A 2023 paper by Schumann and colleagues, published in Scientific Reports, looked at Italian riffle dace (Telestes muticellus), a small wild cyprinid species, and tested groups of one, two, and six fish. Group-living fish had lower cortisol and lower oxidative stress levels in muscle tissue compared to solitary fish, with antioxidant defences appearing stronger in the group-living fish as well. This isn't a species you'd find in a home aquarium, but the mechanism it demonstrates is clear: social context measurably reduces physiological stress in fish.
The second study is a large 2021 meta-analysis by Bessa and colleagues, published in Hormones and Behavior. It pulled together data from 72 studies across 22 species of fish and examined what factors influence how cortisol differs between dominant and subordinate individuals within a social hierarchy. The key finding is that the cortisol gap between dominant and subordinate fish was significantly greater in small, dyadic groups compared to larger ones. In other words, being lower down the pecking order is considerably more stressful when your group is tiny. Larger groups dampen that effect substantially.
The most recent research is a 2025 paper by Lin and colleagues, published in PRX Life, which studied rummy nose tetra (Hemigrammus rhodostomus) in groups of ten and twenty-five fish. The paper found that smaller groups showed higher baseline stress levels, likely due to a reduced social buffering effect. Under stress, fish in larger groups adjusted the strength of their social interactions in a way that pushed the group towards what the researchers call a critical state — a condition of heightened collective sensitivity and responsiveness to environmental changes. This adaptive shift was not observed in the smaller groups, and it illustrates how much these fish depend on social context to function optimally.
The fourth study is perhaps the most directly relevant to the average hobbyist. Saxby and colleagues, writing in Applied Animal Behaviour Science in 2010, looked at four species that are staples of the ornamental trade: neon tetra, white cloud mountain minnow, tiger barb, and angelfish. For neon tetras and white cloud mountain minnows, larger group sizes produced clear reductions in both aggression and darting — the kind of stress indicators any experienced fishkeeper will recognise — and the fish spent significantly more time shoaling.
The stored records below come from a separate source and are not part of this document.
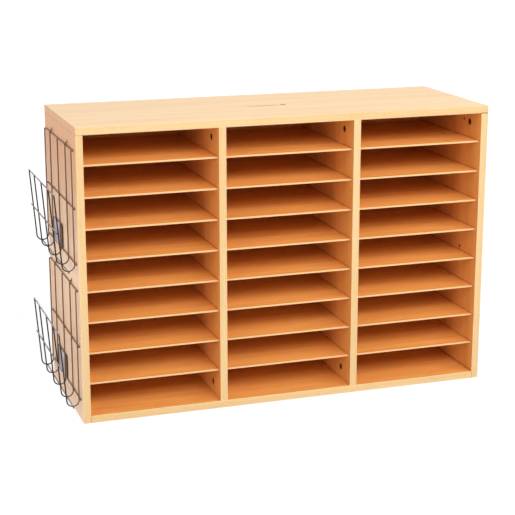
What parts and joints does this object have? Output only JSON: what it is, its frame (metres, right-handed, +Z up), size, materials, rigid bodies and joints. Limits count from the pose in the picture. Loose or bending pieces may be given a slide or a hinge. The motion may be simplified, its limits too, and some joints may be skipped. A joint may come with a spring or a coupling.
{
  "type": "envelope sorter",
  "caption": "Open-fronted laminated case of thin-shelved envelope slots, with wire pocket racks hooked into holes in its side.",
  "frame": {"origin": "middle of the case's underside, on the surface it stands on", "axes": "+X left to right along the front, +Y from the open front to the back, +Z up"},
  "size_m": [0.9745, 0.332, 0.636],
  "materials": {
    "case_laminate": "pale beech laminate, satin",
    "shelf_board": "pale beech laminate on thin board, satin",
    "back_board": "beech-faced hardboard, satin",
    "cam_metal": "dark bronzed casting",
    "bolt_steel": "zinc plated",
    "dowel_wood": "plain hardwood",
    "rack_wire": "gunmetal grey, semi-gloss",
    "plate_metal": "grey, semi-gloss"
  },
  "bodies": {
    "case": {"back_panel": "back_board", "bottom_board": "case_laminate", "cam_bolts": "bolt_steel", "cam_locks": "cam_metal", "dowels": "dowel_wood", "left_divider": "case_laminate", "left_side": "case_laminate", "right_divider": "case_laminate", "right_side": "case_laminate", "shelf_left_1": "shelf_board", "shelf_left_2": "shelf_board", "shelf_left_3": "shelf_board", "shelf_left_4": "shelf_board", "shelf_left_5": "shelf_board", "shelf_left_6": "shelf_board", "shelf_left_7": "shelf_board", "shelf_left_8": "shelf_board", "shelf_middle_1": "shelf_board", "shelf_middle_2": "shelf_board", "shelf_middle_3": "shelf_board", "shelf_middle_4": "shelf_board", "shelf_middle_5": "shelf_board", "shelf_middle_6": "shelf_board", "shelf_middle_7": "shelf_board", "shelf_middle_8": "shelf_board", "shelf_right_1": "shelf_board", "shelf_right_2": "shelf_board", "shelf_right_3": "shelf_board", "shelf_right_4": "shelf_board", "shelf_right_5": "shelf_board", "shelf_right_6": "shelf_board", "shelf_right_7": "shelf_board", "shelf_right_8": "shelf_board", "top_board": "case_laminate"},
    "upper_rack": {"upper_rack_back_low_rail": "rack_wire", "upper_rack_back_middle_rail": "rack_wire", "upper_rack_back_top_rail": "rack_wire", "upper_rack_floor_rail": "rack_wire", "upper_rack_front_middle_rail": "rack_wire", "upper_rack_front_top_rail": "rack_wire", "upper_rack_plate": "plate_metal", "upper_rack_wire_1": "rack_wire", "upper_rack_wire_2": "rack_wire", "upper_rack_wire_3": "rack_wire", "upper_rack_wire_4": "rack_wire", "upper_rack_wire_5": "rack_wire"},
    "lower_rack": {"lower_rack_back_low_rail": "rack_wire", "lower_rack_back_middle_rail": "rack_wire", "lower_rack_back_top_rail": "rack_wire", "lower_rack_floor_rail": "rack_wire", "lower_rack_front_middle_rail": "rack_wire", "lower_rack_front_top_rail": "rack_wire", "lower_rack_plate": "plate_metal", "lower_rack_wire_1": "rack_wire", "lower_rack_wire_2": "rack_wire", "lower_rack_wire_3": "rack_wire", "lower_rack_wire_4": "rack_wire", "lower_rack_wire_5": "rack_wire"}
  },
  "joints": [
    {"name": "upper_rack_lift", "type": "slide", "parent": "case", "child": "upper_rack", "axis": [0, 0, 1], "range_m": [0, 0.0044]},
    {"name": "lower_rack_lift", "type": "slide", "parent": "case", "child": "lower_rack", "axis": [0, 0, 1], "range_m": [0, 0.0044]}
  ]
}
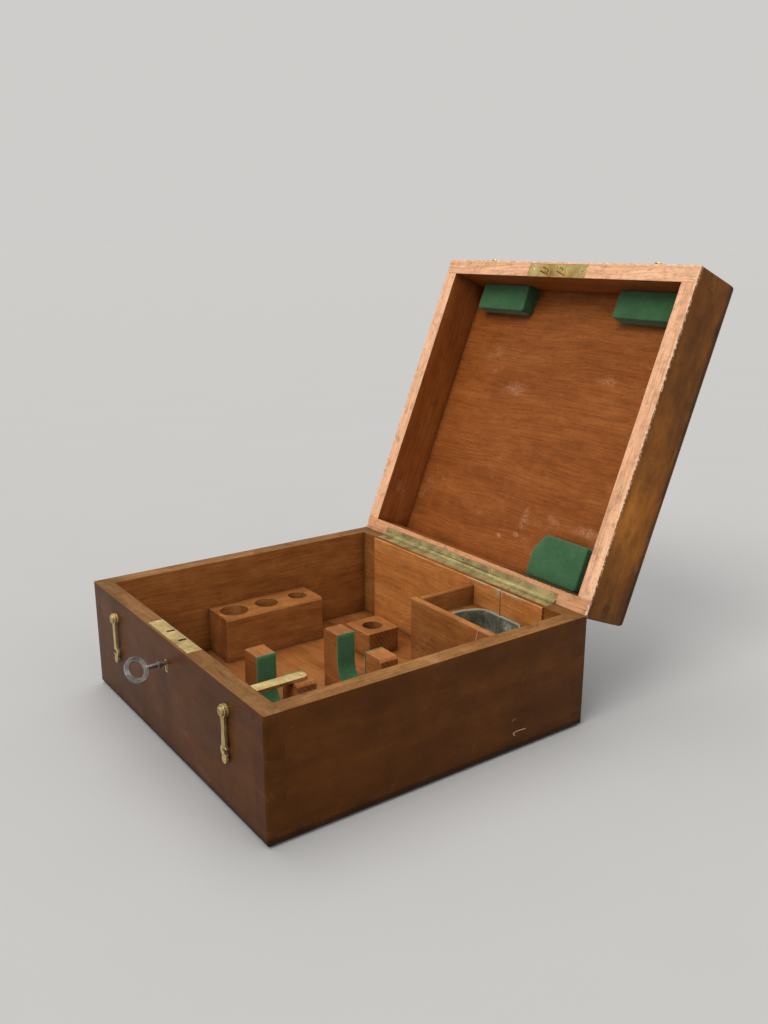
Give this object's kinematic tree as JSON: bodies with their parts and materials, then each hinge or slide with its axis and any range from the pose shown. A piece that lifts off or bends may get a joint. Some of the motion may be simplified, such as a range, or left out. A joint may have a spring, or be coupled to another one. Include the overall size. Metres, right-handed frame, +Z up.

For tiger barbs, larger groups increased shoaling behaviour, though the researchers did not find a corresponding reduction in aggression in that species. For angelfish, group size had little to no effect on welfare, which makes sense given that angelfish are a cichlid species that forms pair bonds rather than true shoals.
Personal Experience
Any experienced fishkeeper will recognise the pattern these studies describe. There is a genuine qualitative difference between keeping three or four corydoras and keeping twenty or twenty-five. In a larger group, the behaviours that make these fish so rewarding to watch — the coordinated foraging, the settled movement through the tank — become far more apparent. Keeping a group of twenty pygmy corydoras at home is a vastly different experience from keeping them in smaller numbers. In smaller groups they can slowly dwindle in numbers regardless of water quality. In a group of twenty or more, losses become rare and the fish genuinely settle.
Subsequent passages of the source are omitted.